EXERCISE OBJECTIVE —
Give back, exactly as it appears, the run of lines opening with the one containing "cup.rotation.x = Math.PI / 2;" and closing with the one containing "obj.parent = empty". Nothing outside that run should appear.

DATA —

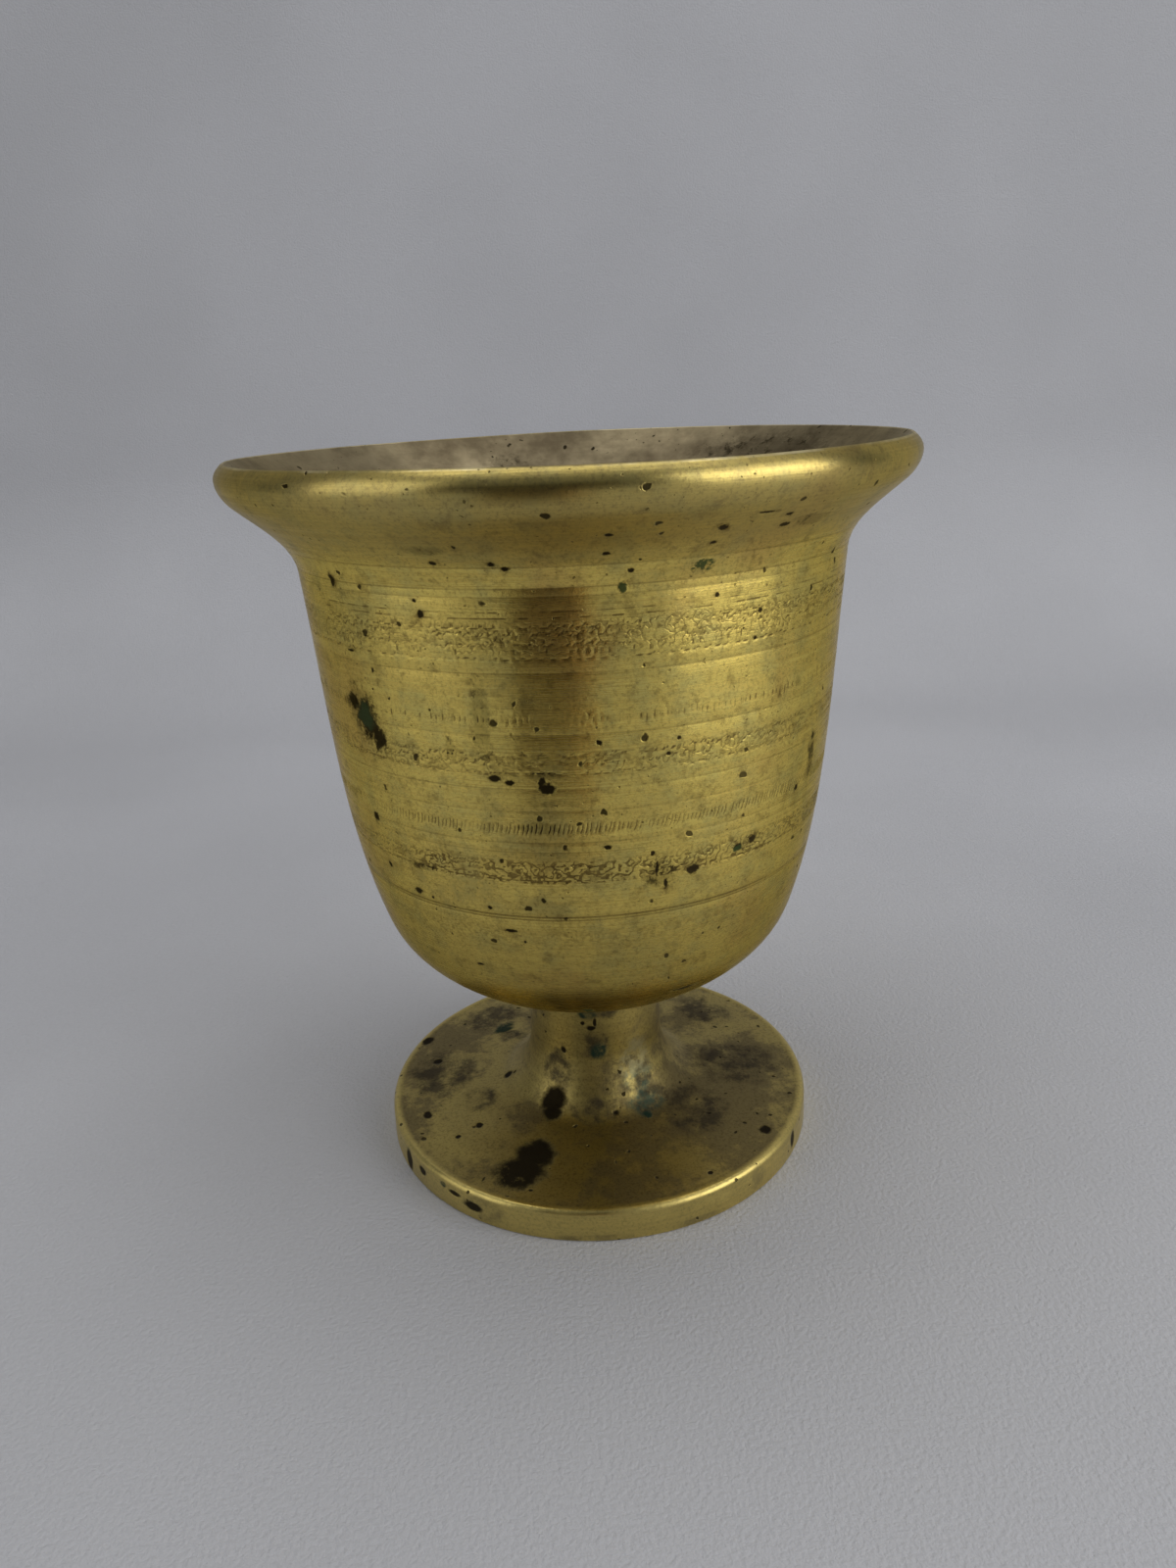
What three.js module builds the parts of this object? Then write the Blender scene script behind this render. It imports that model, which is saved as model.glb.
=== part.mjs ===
// A footed brass cup with a flared lip: a cast and turned bowl on a turned pedestal, held together
// by one rivet through the stem and sealed by a ring of solder.
// Millimetres, +Z up. The origin is the centre of the foot at table level, and every piece is turned
// about the Z axis.

import * as THREE from 'three';

// ---- Sizes of the pedestal ------------------------------------------------------------------
const FOOT_RADIUS = 35; // outside of the disc foot
const FOOT_EDGE_HEIGHT = 5.2; // from the table to the top of the upright edge
const FOOT_EDGE_ROUND = 0.9; // rounding of the upper corner of the edge
const FOOT_BASE_ROUND = 0.4; // rounding of the corner that meets the table
const FOOT_SLOPE = 4; // degrees, rise of the disc's top towards the stem
const STEM_RADIUS = 10.9;
const STEM_TOP = 26.2; // height of the stem's upper face, where the bowl sits
const STEM_FLARE_REACH = 6; // how far the stem spreads where it sweeps into the disc
const STEM_FLARE_HEIGHT = 9; // height of that sweep
const REST_WIDTH = 8; // width of the flat ring that stands on the table
const RECESS_DEPTH = 2.2; // hollow turned into the underside, inside the resting ring
const RECESS_DRAFT = 1; // how far the recess narrows over its depth
const TAIL_POCKET_RADIUS = 8; // pocket in the recess for the rivet's tail
const TAIL_POCKET_DEPTH = 7; // depth of that pocket above the table

// ---- Sizes of the bowl ----------------------------------------------------------------------
const BOWL_HEIGHT = 83.2; // from the seat on the stem to the crest of the lip
const WALL = 3; // thickness of the side
const FLOOR = 5.2; // thickness of the bottom over the stem
const SEAT_MARGIN = 1.6; // flat under the bowl outside the stem, covered by the solder
const SEAT_ANGLE = 16; // degrees from level, where the underside leaves the seat
const HAUNCH_RADIUS = 32.2; // outside radius where the rounded bottom turns into the side
const HAUNCH_RISE = 15; // height of that turn above the seat
const HAUNCH_ANGLE = 72; // degrees from level
const NECK_RADIUS = 39.2; // outside radius under the lip
const NECK_DROP = 15; // depth of the neck below the crest
const NECK_ANGLE = 85; // degrees from level
const LIP_RADIUS = 48.6; // widest point of the lip
const LIP_WIDEST_DROP = 2.1; // depth of the widest point below the crest
const LIP_UNDERSIDE_INSET = 1.8; // where the sloping underside ends, in from the widest point
const LIP_UNDERSIDE_DROP = 5.7; // and down from the crest
const LIP_UNDERSIDE_ANGLE = 42; // degrees from level
const CREST_INSET = 1.1; // outer edge of the crest, in from the widest point
const CREST_WIDTH = 0.5;
const CREST_BREAK = 0.15; // drop of the crest's inner and outer corners
const MOUTH_ANGLE = 42; // degrees from level, slope of the mouth just inside the crest
const MOUTH_DROP = 14; // depth below the crest where the mouth meets the straight inside
const FLOOR_MARGIN = 1; // flat of the inner floor outside the washer
const FLOOR_ANGLE = 8; // degrees from level, where the inner floor leaves that flat

// ---- Sizes of the joint ---------------------------------------------------------------------
const RIVET_RADIUS = 3;
const RIVET_HEAD_RADIUS = 6.2;
const RIVET_HEAD_HEIGHT = 2.4;
const RIVET_TAIL_RADIUS = 4.8;
const RIVET_TAIL_HEIGHT = 1.8;
const WASHER_RADIUS = 8.5; // sealing washer under the rivet's head, inside the bowl
const WASHER_THICKNESS = 1;
const ROVE_RADIUS = 6.6; // rove that the rivet's tail is spread over, under the stem
const ROVE_THICKNESS = 1.2;
const HOLE_CLEARANCE = 0.3; // around the rivet's shank, in every piece it passes
const FACE_GAP = 0.1; // between faces that rest on each other
const SOLDER_CLEARANCE = 0.1; // between the solder and the two pieces it fills between

// ---- Smoothness -----------------------------------------------------------------------------
const ROUND_SEGMENTS = 64; // facets around the bowl and the pedestal
const SMALL_SEGMENTS = 32; // facets around the rivet, washers and solder

// ---- Finishes -------------------------------------------------------------------------------
const POLISHED_BRASS = { color: 0xa8923f, roughness: 0.32, metalness: 1 };
const WORN_BRASS = { color: 0x97823f, roughness: 0.42, metalness: 1 };
const GREY_SOLDER = { color: 0x6f6c5c, roughness: 0.55, metalness: 1 };
const RIVET_BRASS = { color: 0x9c8546, roughness: 0.4, metalness: 1 };
const SOFT_COPPER = { color: 0x8f5a3c, roughness: 0.5, metalness: 1 };

// ---- Outlines -------------------------------------------------------------------------------
// An outline is a list of (radius, height) points that runs around the solid part of a section
// anticlockwise and is turned about the axis.

const point = (radius, height) => new THREE.Vector2(radius, height);

const direction = (degrees) => {
  const angle = THREE.MathUtils.degToRad(degrees);
  return new THREE.Vector2(Math.cos(angle), Math.sin(angle));
};

// A smooth stretch that leaves `start` and reaches `end` in the given directions.
const HANDLE_SHARE = 1 / 3;
function sweep(start, startAngle, end, endAngle, steps) {
  const reach = start.distanceTo(end) * HANDLE_SHARE;
  const curve = new THREE.CubicBezierCurve(
    start,
    start.clone().addScaledVector(direction(startAngle), reach),
    end.clone().addScaledVector(direction(endAngle), -reach),
    end,
  );
  return curve.getPoints(steps);
}

// A round stretch about `centre`, from one angle to another.
function arc(centre, radius, fromAngle, toAngle, steps) {
  const points = [];
  for (let i = 0; i <= steps; i += 1) {
    const angle = THREE.MathUtils.lerp(fromAngle, toAngle, i / steps);
    points.push(centre.clone().addScaledVector(direction(angle), radius));
  }
  return points;
}

// Joins stretches into one outline and leaves out points that repeat the one before.
function joinStretches(stretches) {
  const joined = [];
  for (const next of stretches.flat()) {
    const last = joined[joined.length - 1];
    if (!last || last.distanceTo(next) > 1e-6) {
      joined.push(next);
    }
  }
  return joined;
}

// A flat ring between two radii and two heights, such as a washer.
function ringOutline(innerRadius, outerRadius, bottom, top) {
  return [
    point(innerRadius, bottom),
    point(outerRadius, bottom),
    point(outerRadius, top),
    point(innerRadius, top),
  ];
}

// Turns an outline about the axis. An outline that stays off the axis is closed on itself.
function turn(name, outline, segments, finish) {
  const profile = outline.map((p) => p.clone());
  const onAxis = profile[0].x === 0 && profile[profile.length - 1].x === 0;
  if (!onAxis) {
    profile.push(profile[0].clone());
  }
  const geometry = new THREE.LatheGeometry(profile, segments);
  const mesh = new THREE.Mesh(geometry, new THREE.MeshStandardMaterial(finish));
  mesh.name = name;
  return mesh;
}

// ---- Heights and radii that the pieces share --------------------------------------------------
const holeRadius = RIVET_RADIUS + HOLE_CLEARANCE;
const seatHeight = STEM_TOP + FACE_GAP;
const seatRadius = STEM_RADIUS + SEAT_MARGIN;
const crestHeight = seatHeight + BOWL_HEIGHT;
const floorTop = seatHeight + FLOOR;
const pocketTop = TAIL_POCKET_DEPTH;

// ---- Pedestal: stem and disc foot in one casting ----------------------------------------------
function pedestalFoot() {
  const edgeRadius = FOOT_RADIUS - FOOT_EDGE_ROUND;
  const slope = Math.tan(THREE.MathUtils.degToRad(FOOT_SLOPE));
  const edgeCentre = point(edgeRadius, FOOT_EDGE_HEIGHT - FOOT_EDGE_ROUND);
  const edgeRound = arc(edgeCentre, FOOT_EDGE_ROUND, 0, 90 - FOOT_SLOPE, 4);
  const edgeTop = edgeRound[edgeRound.length - 1];

  // The sweep leaves the sloping top of the disc and runs into the upright stem.
  const touchRadius = STEM_RADIUS + STEM_FLARE_REACH;
  const touch = point(touchRadius, edgeTop.y + (edgeTop.x - touchRadius) * slope);
  const flareTop = point(STEM_RADIUS, touch.y + STEM_FLARE_HEIGHT);

  const restInner = FOOT_RADIUS - REST_WIDTH;
  const baseCentre = point(FOOT_RADIUS - FOOT_BASE_ROUND, FOOT_BASE_ROUND);
  const outline = joinStretches([
    [point(holeRadius, pocketTop), point(TAIL_POCKET_RADIUS, pocketTop)],
    [point(TAIL_POCKET_RADIUS, RECESS_DEPTH), point(restInner - RECESS_DRAFT, RECESS_DEPTH)],
    [point(restInner, 0)],
    arc(baseCentre, FOOT_BASE_ROUND, -90, 0, 2),
    edgeRound,
    sweep(touch, 180 - FOOT_SLOPE, flareTop, 90, 7),
    [point(STEM_RADIUS, STEM_TOP), point(holeRadius, STEM_TOP)],
  ]);
  return turn('pedestal_foot', outline, ROUND_SEGMENTS, WORN_BRASS);
}

// ---- Bowl: rounded bottom, tapering side and flared lip in one casting --------------------------
function cupBowl() {
  const haunch = point(HAUNCH_RADIUS, seatHeight + HAUNCH_RISE);
  const neck = point(NECK_RADIUS, crestHeight - NECK_DROP);
  const lipUnderside = point(LIP_RADIUS - LIP_UNDERSIDE_INSET, crestHeight - LIP_UNDERSIDE_DROP);
  const lipWidest = point(LIP_RADIUS, crestHeight - LIP_WIDEST_DROP);
  const crestRadius = LIP_RADIUS - CREST_INSET;
  const crestOuter = point(crestRadius, crestHeight - CREST_BREAK);
  const crestMiddle = point(crestRadius - CREST_WIDTH / 2, crestHeight);
  const crestInner = point(crestRadius - CREST_WIDTH, crestHeight - CREST_BREAK);

  // The inside runs one wall thickness in from the haunch and the neck.
  const innerNeck = point(NECK_RADIUS - WALL, crestHeight - MOUTH_DROP);
  const innerHaunch = haunch.clone().addScaledVector(direction(HAUNCH_ANGLE + 90), WALL);
  const floorEdge = point(WASHER_RADIUS + FLOOR_MARGIN, floorTop);

  const outside = [
    [point(holeRadius, seatHeight)],
    sweep(point(seatRadius, seatHeight), SEAT_ANGLE, haunch, HAUNCH_ANGLE, 7),
    sweep(haunch, HAUNCH_ANGLE, neck, NECK_ANGLE, 7),
    sweep(neck, NECK_ANGLE, lipUnderside, LIP_UNDERSIDE_ANGLE, 5),
    sweep(lipUnderside, LIP_UNDERSIDE_ANGLE, lipWidest, 90, 3),
    sweep(lipWidest, 90, crestOuter, 140, 3),
  ];
  const inside = [
    [crestMiddle],
    sweep(crestInner, 180 + MOUTH_ANGLE, innerNeck, 180 + NECK_ANGLE, 5),
    sweep(innerNeck, 180 + NECK_ANGLE, innerHaunch, 180 + HAUNCH_ANGLE, 6),
    sweep(innerHaunch, 180 + HAUNCH_ANGLE, floorEdge, 180 + FLOOR_ANGLE, 6),
    [point(holeRadius, floorTop)],
  ];
  const outline = joinStretches([...outside, ...inside]);
  return turn('cup_bowl', outline, ROUND_SEGMENTS, POLISHED_BRASS);
}

// ---- Solder: a hollow-faced ring in the corner under the bowl -----------------------------------
function solderFillet() {
  const inner = STEM_RADIUS + SOLDER_CLEARANCE;
  const outer = seatRadius - SOLDER_CLEARANCE;
  const top = seatHeight - SOLDER_CLEARANCE;
  const leg = outer - inner;
  const hollow = arc(point(outer, top - leg), leg, 180, 90, 4);
  const outline = joinStretches([hollow, [point(inner, top)]]);
  return turn('solder_fillet', outline, SMALL_SEGMENTS, GREY_SOLDER);
}

// ---- Rivet: domed head inside the bowl, shank through the stem, spread tail underneath ----------
const headBottom = floorTop + FACE_GAP + WASHER_THICKNESS + FACE_GAP;
const tailTop = pocketTop - FACE_GAP - ROVE_THICKNESS - FACE_GAP;

// A dome of the given rim radius and height, from its rim to its crown on the axis.
function domeStretch(rimRadius, height, steps) {
  const points = [];
  for (let i = 0; i <= steps; i += 1) {
    const angle = (Math.PI / 2) * (i / steps);
    points.push(point(i === steps ? 0 : rimRadius * Math.cos(angle), height * Math.sin(angle)));
  }
  return points;
}

function tieRivet() {
  const head = domeStretch(RIVET_HEAD_RADIUS, RIVET_HEAD_HEIGHT, 5);
  const tail = domeStretch(RIVET_TAIL_RADIUS, RIVET_TAIL_HEIGHT, 4);
  const outline = joinStretches([
    tail.map((p) => point(p.x, tailTop - p.y)).reverse(),
    [point(RIVET_RADIUS, tailTop), point(RIVET_RADIUS, headBottom)],
    head.map((p) => point(p.x, headBottom + p.y)),
  ]);
  return turn('tie_rivet', outline, SMALL_SEGMENTS, RIVET_BRASS);
}

function sealingWasher() {
  const bottom = floorTop + FACE_GAP;
  const outline = ringOutline(holeRadius, WASHER_RADIUS, bottom, bottom + WASHER_THICKNESS);
  return turn('sealing_washer', outline, SMALL_SEGMENTS, SOFT_COPPER);
}

function tailRove() {
  const top = pocketTop - FACE_GAP;
  const outline = ringOutline(holeRadius, ROVE_RADIUS, top - ROVE_THICKNESS, top);
  return turn('tail_rove', outline, SMALL_SEGMENTS, RIVET_BRASS);
}

// ---- Assembly ---------------------------------------------------------------------------------
// The pieces are turned about +Y, and the group stands them up along +Z.
const cup = new THREE.Group();
cup.rotation.x = Math.PI / 2;
cup.add(pedestalFoot(), cupBowl(), solderFillet());
cup.add(tieRivet(), sealingWasher(), tailRove());

export default cup;
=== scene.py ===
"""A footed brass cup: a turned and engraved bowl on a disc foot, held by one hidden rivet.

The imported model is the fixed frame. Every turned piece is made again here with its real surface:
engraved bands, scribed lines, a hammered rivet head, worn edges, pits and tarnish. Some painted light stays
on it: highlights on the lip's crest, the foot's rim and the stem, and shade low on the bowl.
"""

import logging
import math
from dataclasses import dataclass, field
from enum import Enum
from typing import Callable

import bpy
import numpy as np
from mathutils import Matrix, Vector


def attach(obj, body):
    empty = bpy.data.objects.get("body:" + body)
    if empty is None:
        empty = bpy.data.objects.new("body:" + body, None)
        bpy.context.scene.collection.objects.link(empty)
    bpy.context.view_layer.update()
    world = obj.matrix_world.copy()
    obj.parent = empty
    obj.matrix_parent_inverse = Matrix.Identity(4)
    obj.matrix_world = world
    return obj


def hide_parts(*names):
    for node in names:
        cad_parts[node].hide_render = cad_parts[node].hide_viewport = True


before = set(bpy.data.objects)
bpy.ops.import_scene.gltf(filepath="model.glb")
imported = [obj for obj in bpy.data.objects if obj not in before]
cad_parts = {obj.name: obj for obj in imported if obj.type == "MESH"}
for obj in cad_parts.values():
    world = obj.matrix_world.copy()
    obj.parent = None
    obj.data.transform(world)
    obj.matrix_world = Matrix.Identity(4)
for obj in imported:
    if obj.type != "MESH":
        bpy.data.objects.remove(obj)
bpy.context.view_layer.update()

LOG = logging.getLogger("footed_cup")

MM = 0.001
SAME_PLACE = 1e-4  # millimetres between rings that count as one
ON_AXIS = 1e-6  # radius in millimetres under which a ring is a single point
ROOT_BODY = "root"

Point = tuple[float, float]
Colour = tuple[float, float, float]
Socket = bpy.types.NodeSocket
Value = Socket | float | tuple[float, ...]
# How a turned mesh is made uneven: (azimuth, radius, height, side) to new radii and heights.
Shape = Callable[[np.ndarray, np.ndarray, np.ndarray, float], tuple[np.ndarray, np.ndarray]]


# ---- Outlines -----------------------------------------------------------------------------------


def direction(degrees: float) -> np.ndarray:
    """Returns the unit vector at an angle in the (radius, height) plane."""
    angle = math.radians(degrees)
    return np.array([math.cos(angle), math.sin(angle)])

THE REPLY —
cup.rotation.x = Math.PI / 2;
cup.add(pedestalFoot(), cupBowl(), solderFillet());
cup.add(tieRivet(), sealingWasher(), tailRove());

export default cup;
=== scene.py ===
"""A footed brass cup: a turned and engraved bowl on a disc foot, held by one hidden rivet.

The imported model is the fixed frame. Every turned piece is made again here with its real surface:
engraved bands, scribed lines, a hammered rivet head, worn edges, pits and tarnish. Some painted light stays
on it: highlights on the lip's crest, the foot's rim and the stem, and shade low on the bowl.
"""

import logging
import math
from dataclasses import dataclass, field
from enum import Enum
from typing import Callable

import bpy
import numpy as np
from mathutils import Matrix, Vector


def attach(obj, body):
    empty = bpy.data.objects.get("body:" + body)
    if empty is None:
        empty = bpy.data.objects.new("body:" + body, None)
        bpy.context.scene.collection.objects.link(empty)
    bpy.context.view_layer.update()
    world = obj.matrix_world.copy()
    obj.parent = empty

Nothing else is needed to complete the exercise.